CoAP follows a client-server model similar to HTTP.

• CoAP Client: An application that sends a CoAP request to a server.
• CoAP Server: An application that listens for CoAP requests, processes them, and sends CoAP responses. An ESP32 can act as both.

Message Layer:

CoAP messages are exchanged asynchronously over UDP. There are four types of messages:

1. Confirmable (CON): These messages require an Acknowledgment (ACK) from the receiver. If an ACK is not received within a timeout, the sender retransmits the CON message. Used for reliable delivery of requests or responses.
2. Non-confirmable (NON): These messages do not require an acknowledgment. They are used when reliability is not critical (e.g., repetitive sensor readings where an occasional loss is acceptable). “Fire and forget.”
3. Acknowledgement (ACK): Sent in response to a CON message to confirm its receipt. It can be piggybacked with a response payload or sent separately (empty ACK).
4. Reset (RST): Sent when a received message (CON or NON) cannot be processed (e.g., malformed, or no context to handle it).

sequenceDiagram
    actor C as Client
    actor S as Server

    Note over C,S: CoAP Message Layer Interactions

    %% Flow 1: Confirmable (CON) Request with Piggybacked ACK/Response
    rect rgb(173, 216, 230)
        Note over C,S: CON Request with Piggybacked ACK/Response
        C->>S: CON [MID=123, Token=0x01] GET /temp
        Note over S: Processes request...
        S-->>C: ACK [MID=123, Token=0x01] 2.05 Content (Payload)
    end

    %% Flow 2: Confirmable (CON) Request with Separate ACK and CON Response
    rect rgb(173, 216, 230)
        Note over C,S: CON Request with Separate ACK & Response
        C->>S: CON [MID=456, Token=0x02] POST /led
        S-->>C: ACK [MID=456] (Empty Acknowledgement)
        Note over S: Long processing...
        S->>C: CON [MID=789, Token=0x02] 2.04 Changed (Response to POST)
        C-->>S: ACK [MID=789] (Acknowledging server's CON response)
    end

    %% Flow 3: Non-confirmable (NON) Request and NON Response
    rect rgb(173, 216, 230)
        Note over C,S: NON Request and NON Response
        C->>S: NON [MID=101, Token=0x03] GET /status<br/>(e.g., frequent sensor update)
        Note over S: Processes request...
        S-->>C: NON [MID=102, Token=0x03] 2.05 Content (Payload)<br/>(Server may choose not to respond if NON)
    end
    
    %% Flow 4: Confirmable (CON) Request resulting in Reset (RST)
    rect rgb(255, 182, 193)
        Note over C,S: CON Request resulting in RST
        C->>S: CON [MID=202, Token=0x04] GET /unknown_resource<br/>(Malformed or unprocessable)
        S-->>C: RST [MID=202] (Indicates message could not be processed)
    end

Each message has a unique Message ID to correlate ACKs/RSTs with CONs/NONs.

Request/Response Layer:

CoAP requests and responses are embedded within CoAP messages.

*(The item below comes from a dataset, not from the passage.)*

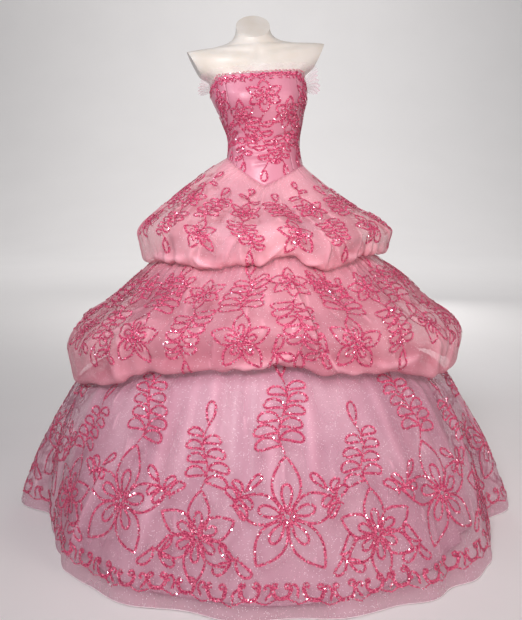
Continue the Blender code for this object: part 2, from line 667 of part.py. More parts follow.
def tier2_point(row, angle):
    """Middle tier: from the underskirt under the upper tier's fold, out, down and under."""
    fold = around(TIER2_FOLD, "height", angle)
    bulge_height = fold + 1.4 * BULGE_RISE
    bulge = TIER2_BULGE + around(TIER2_FOLD, "swell", angle)
    if row < len(TIER2_STEPS):
        top = around(TIER1_FOLD, "height", angle) + 0.012
        down = TIER2_STEPS[row]
        height = top + (bulge_height - top) * down
        start = underskirt_radius(top) + SEAT_GAP + ORGANZA_WALL
        pleats = 0.005 * math.sin(math.radians(19 * angle + 40)) * math.sin(math.pi * down)
        radius = start + (bulge - start) * between(FLARE, "down", "out", down) + pleats
        for puff in PUFFS:
            turn = (angle - puff["angle"] + 180.0) % 360.0 - 180.0
            near = math.exp(-(turn / puff["spread"]) ** 2 - ((height - puff["height"]) / puff["rise"]) ** 2)
            radius += puff["out"] * near * ease(down / 0.2)
        return outward(angle) * radius + Vector((0.0, 0.0, height))
    radius, height = puffed_edge(row - len(TIER2_STEPS), bulge, bulge_height, fold, fold + 0.055,
                                 ORGANZA_WALL)
    return outward(angle) * radius + Vector((0.0, 0.0, height))


TIER3_STEPS = [0.0, 0.07, 0.20, 0.42, 0.66, 0.86, 1.0]


def tier3_point(row, angle):
    """Long organza skirt: from the underskirt under the middle tier, fluted at its hem."""
    top = around(TIER2_FOLD, "height", angle) + 0.030
    down = TIER3_STEPS[row]
    height = top + (HEM_HEIGHT - top) * down
    flute = around(HEM_FLUTES, "radius", angle) - SKIRT_HEM
    radius = (underskirt_radius(height) + SEAT_GAP + ORGANZA_WALL
              + between(STAND_OFF, "down", "out", down) + flute * down ** 1.6)
    return outward(angle) * radius + Vector((0.0, 0.0, height))


def skirts():
    """Each layer is a front and a back half, sewn together at the side seams."""
    layers = [
        ("underskirt", underskirt_point, UNDERSKIRT_ROWS, 20, UNDERSKIRT_WALL, LINING_SATIN, 0.11),
        ("tier1", tier1_point, TIER1_ROWS, 30, ORGANZA_WALL, ORGANZA, 0.11),
        ("tier2", tier2_point, TIER2_ROWS, 36, ORGANZA_WALL, ORGANZA, 0.34),
        ("tier3", tier3_point, len(TIER3_STEPS), 54, ORGANZA_WALL, ORGANZA, 0.45),
    ]
    for name, point, rows, columns, wall, finish, radius in layers:
        gap = seam_angle(radius)
        cloth_wall(f"{name}_front", point, rows, -SIDE_ANGLE + gap, SIDE_ANGLE - gap, columns, wall, finish)
        cloth_wall(f"{name}_back", point, rows, SIDE_ANGLE + gap, 360 - SIDE_ANGLE - gap, columns, wall,
                   finish)


dress_form_torso()
stand()
bodice()
zip_chain()
zip_slider_and_pull()
neckline_ruffle()
skirts()
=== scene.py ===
"""Finishes and fine forms of a strapless ball gown on a dress form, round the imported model.

Metres, +Z up, the gown's front faces -Y. Angles run round the upright axis in degrees, from
the centre front (0) towards +X (90, the viewer's right) to the centre back (180).
"""
import math

import bmesh
import bpy
import numpy as np
from mathutils import Matrix, Vector


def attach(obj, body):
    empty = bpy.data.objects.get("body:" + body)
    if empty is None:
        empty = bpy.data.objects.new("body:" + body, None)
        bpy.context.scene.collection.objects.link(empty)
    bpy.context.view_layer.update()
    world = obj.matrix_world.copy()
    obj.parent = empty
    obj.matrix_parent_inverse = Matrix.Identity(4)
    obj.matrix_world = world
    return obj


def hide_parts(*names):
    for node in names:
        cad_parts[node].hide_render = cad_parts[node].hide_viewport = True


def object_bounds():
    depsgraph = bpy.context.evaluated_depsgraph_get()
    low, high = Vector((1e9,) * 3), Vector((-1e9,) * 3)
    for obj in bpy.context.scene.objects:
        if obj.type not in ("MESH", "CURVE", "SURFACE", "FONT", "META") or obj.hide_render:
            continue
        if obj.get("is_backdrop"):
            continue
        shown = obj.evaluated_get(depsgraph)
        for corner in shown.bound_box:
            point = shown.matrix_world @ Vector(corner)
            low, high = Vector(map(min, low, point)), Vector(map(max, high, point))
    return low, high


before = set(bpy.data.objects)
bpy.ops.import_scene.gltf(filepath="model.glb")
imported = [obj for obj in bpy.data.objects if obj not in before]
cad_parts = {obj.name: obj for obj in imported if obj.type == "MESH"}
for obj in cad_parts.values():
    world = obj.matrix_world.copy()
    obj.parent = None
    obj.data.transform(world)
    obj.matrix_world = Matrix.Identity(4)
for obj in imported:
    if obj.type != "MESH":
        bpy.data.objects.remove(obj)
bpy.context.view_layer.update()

GOWN = "gown_on_form"

# ------------------------------------------------------------------------------ the studio
# A pale sweep of painted floor that curves up far behind, under large soft lamps in an even pale
# room. The camera stands 2.25 m in front of the gown at chest height and looks down a little.
camera = bpy.data.objects.new("camera", bpy.data.cameras.new("camera"))
camera.data.lens = 42.12
camera.data.sensor_width = 36.0
camera.data.clip_start = 0.1
camera.location = (-0.0093, -2.25, 1.0)
camera.rotation_euler = (math.radians(90.0 - 10.3), 0.0, 0.0)
bpy.context.scene.collection.objects.link(camera)
bpy.context.scene.camera = camera
bpy.context.scene.view_settings.view_transform = "Standard"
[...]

• Methods: CoAP supports GET, POST, PUT, DELETE methods, similar to HTTP, for interacting with resources.
• Response Codes: CoAP uses response codes that are semantically similar to HTTP status codes (e.g., 2.05 Content is like HTTP 200 OK, 4.04 Not Found is like HTTP 404 Not Found). CoAP codes are in Class.Detail format (e.g., 2.xx for Success, 4.xx for Client Error, 5.xx for Server Error).

• URIs: Resources are identified using CoAP URIs, e.g., coap://<host>:<port>/path/to/resource.
• Options: CoAP messages can include options (similar to HTTP headers) to convey metadata like Content-Format, Uri-Path, Uri-Query, Max-Age, ETag, etc.

Resource Discovery

CoAP clients can discover the resources hosted by a CoAP server by sending a GET request to the well-known URI /.well-known/core. The server responds with a list of its available resources and their attributes, typically in CoRE Link Format (RFC 6690).

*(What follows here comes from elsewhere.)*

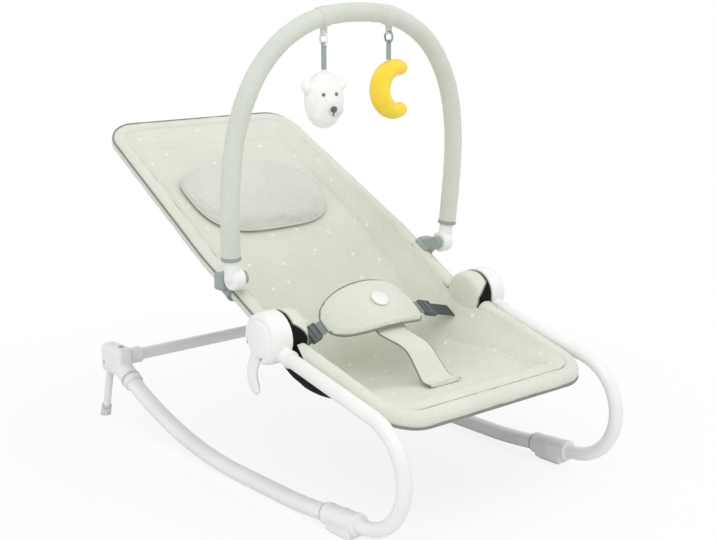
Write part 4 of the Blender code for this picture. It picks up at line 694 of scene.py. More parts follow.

Example response to GET /.well-known/core:

</sensors/temperature>;ct=41;rt="temperature-c",
</sensors/humidity>;ct=41;rt="humidity-pct",
</lights/livingroom>;ct=0;rt="actuator"

• </path/to/resource>: The URI of the resource.
• ct: Content-Format code (e.g., 41 for application/vnd.oma.lwm2m+json, 0 for text/plain, 50 for application/json).
• rt: Resource Type (a semantic description).
• if: Interface Description.
• sz: Maximum size estimate.

ESP-IDF esp-coap Component

ESP-IDF provides the esp-coap component, which is a port of the popular libcoap C library. This component simplifies the implementation of CoAP clients and servers on the ESP32.

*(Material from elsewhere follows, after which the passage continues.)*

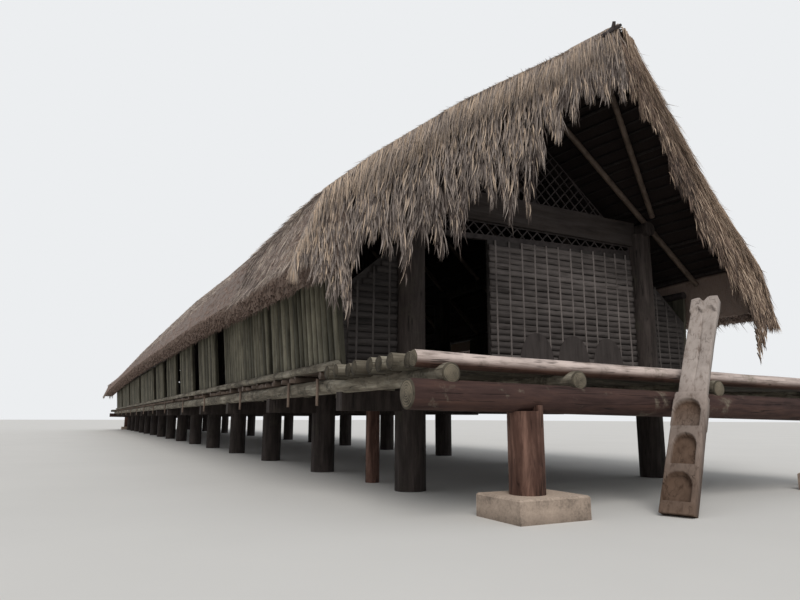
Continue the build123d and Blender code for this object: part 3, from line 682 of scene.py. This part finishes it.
class Making:
    """What the operators share: they add pieces and say when they are done."""
    bl_options = {"REGISTER", "UNDO"}

    def execute(self, context):
        self.make(context.scene.longhouse)
        return {"FINISHED"}


class DressFrame(Making, bpy.types.Operator):
    """Make the finishes and put them on the parts of the frame"""
    bl_idname = "longhouse.dress_frame"
    bl_label = "Dress the frame"

    def make(self, settings):
        make_finishes(settings.thatch, settings.timber, settings.bamboo)
        for finish, nodes in CARRIED.items():
            for node in nodes.split():
                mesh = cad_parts[node].data
                mesh.materials.clear()
                mesh.materials.append(bpy.data.materials[finish])


def by_side(seed):
    """Each side of the house: its sign, its name and its own random draws."""
    for side, name in SIDES:
        yield side, name, np.random.default_rng(seed + side)


def by_quarter(seed):
    """Each quarter of the roof: its side, its half, its name and its own random draws."""
    for side, side_name in SIDES:
        for half, end in ENDS:
            yield side, half, f"{side_name}_{end}", np.random.default_rng(seed + side + 5 * half)


def placed(points, side, half=0):
    """Points of the front left quarter brought to another quarter: to a side, and to the rear."""
    points[:, 0] *= side
    if half:
        points[:, 1] = LENGTH - points[:, 1]
    return points


class AddSlopeThatch(Making, bpy.types.Operator):
    """Lay bunches of grass on both slopes of the roof, thickest near the ends"""
    bl_idname = "longhouse.add_slope_thatch"
    bl_label = "Slope thatch"

    def make(self, settings):
        for side, half, name, rng in by_quarter(11):
            shape = slope_strands(side, half, settings.thatch, rng)
            shape.build(f"{name}_slope_grass", "slope_grass", "thatch", False)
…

Key esp-coap (libcoap) Concepts:

1. Context (coap_context_t): Represents a CoAP communication instance. You create a context for your server or client.
2. Endpoint (coap_endpoint_t): Represents a network interface and port the server listens on (e.g., UDP port 5683 on all available IP addresses).
3. Resource (coap_resource_t): On the server, a resource represents a data source or an actuator that can be interacted with via CoAP. Each resource is associated with one or more handler functions for different request methods (GET, POST, etc.).
4. PDU (coap_pdu_t): Protocol Data Unit. Represents a CoAP message (request or response). You construct PDUs to send requests (client) or responses (server), and you parse received PDUs.
5. Session (coap_session_t): Represents a communication session between a client and a server. Clients create sessions to send requests.
6. Handlers: Callback functions you write to process incoming requests for specific resources on the server. Handler signature typically looks like:void resource_handler(coap_resource_t *resource, coap_session_t *session, const coap_pdu_t *request, const coap_string_t *query, coap_pdu_t *response)

Security with DTLS

CoAP itself does not provide encryption. To secure CoAP communication, Datagram Transport Layer Security (DTLS) is used. DTLS provides security features similar to TLS (used by HTTPS) but is adapted for datagram-based protocols like UDP.

sequenceDiagram
    actor Client
    participant Server



    Note over Client,Server: DTLS Handshake (Simplified)
    Client->>Server: 1. ClientHello (Proposes Ciphers, Random Bytes)
    Server-->>Client: 2. ServerHello (Selects Cipher, Random Bytes)<br>Certificate*<br>ServerKeyExchange*<br>CertificateRequest*<br>ServerHelloDone
    Note left of Server: Server sends its certificate and<br>key exchange parameters.<br>May request client certificate.
    
    Client->>Server: 3. Certificate*<br>ClientKeyExchange<br>CertificateVerify*<br>ChangeCipherSpec<br>Finished (Encrypted Handshake Hash)
    Note right of Client: Client sends its certificate (if requested),<br>key exchange parameters, and verifies.<br>Switches to encrypted communication.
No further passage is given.